Same­di de juil­let au Volkspark de Friederichshain. Groupes nom­breux, épars dans l’herbe rase, allumant des feux, jouant de la musique, sportifs tapant dans des bal­lons, d’autres à la grimpe sur un rocher arti­fi­ciel qui, nous apprend L., se nomme un “blok”, et des adultes tour­nant à ski à roulettes sur l’an­neau de glisse, d’autres amoureux, d’autres endormis, cuvant, rêveurs. Ambiance inimag­in­able en Suisse où les règles, bien digérées, oblig­ent; en Espagne où le manque de fan­taisie et un reste de déco­rum catholique for­cent à la tenue; en France où la frus­tra­tion impose l’a­gres­siv­ité comme mode d’ex­is­tence. Aplo dépose le brasero qu’il a porté depuis l’ap­parte­ment, j’al­lume le char­bon, nous buvons de la bière, du vin blanc et rouge, et tard dans la nuit nous ren­trons en famille par Danzigstrasse.
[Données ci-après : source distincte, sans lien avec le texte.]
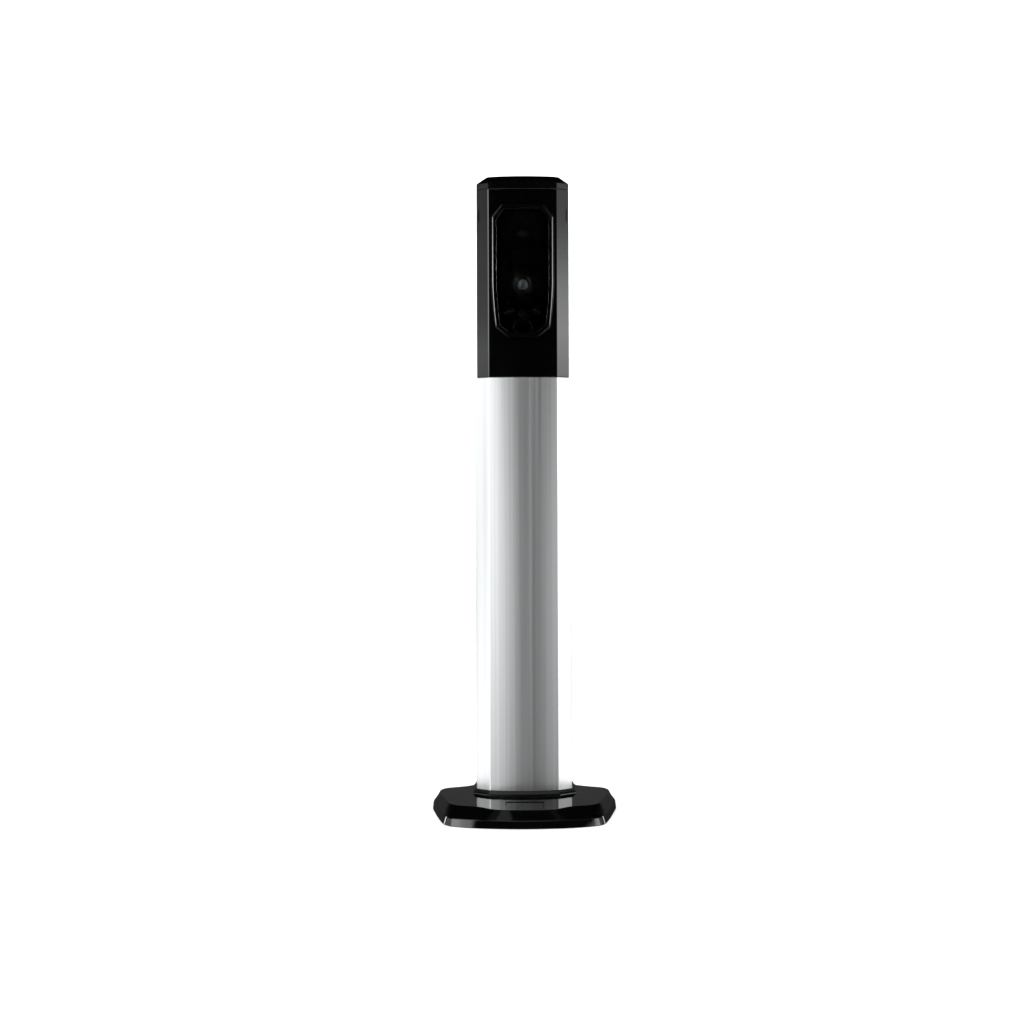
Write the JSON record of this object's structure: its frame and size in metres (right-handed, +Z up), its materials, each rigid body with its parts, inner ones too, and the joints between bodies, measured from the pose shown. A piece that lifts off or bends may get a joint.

Aux portes des Stübe des étu­di­ants cherchent leur équili­bre, les trams jaunes filent éclairés de l’intérieur.

Agréable projet

Agréable pro­jet que je me pro­pose de réalis­er, si les fac­teurs extérieures le per­me­t­tent, dans le calme: regarder le spec­ta­cle social avec sym­pa­thie, pitié, dégoût et autant de dis­tance qu’il se peut, pré­par­er un plan d’é­vac­u­a­tion, écrire pour me représen­ter ce qui est vis­i­ble et que nul ne con­sent à voir, cela en me promet­tant, quand bien même s’ef­fon­dr­erait le minus­cule avan­tage financier qui me sert de via­tique pour réus­sir cette tra­ver­sée latérale, de ne pas revenir sur mes pas.

La presse

La presse a pour tâche de trans­met­tre à tra­vers mille faits divers et poli­tiques nar­rés dans un style télé­graphique exclu­ant la réflex­ion une infor­ma­tion: il ne se passe rien. Avec une con­séquence dou­ble: privé de saisie, l’e­sprit se délite, privé de guide, le corps s’en remet à l’impulsion.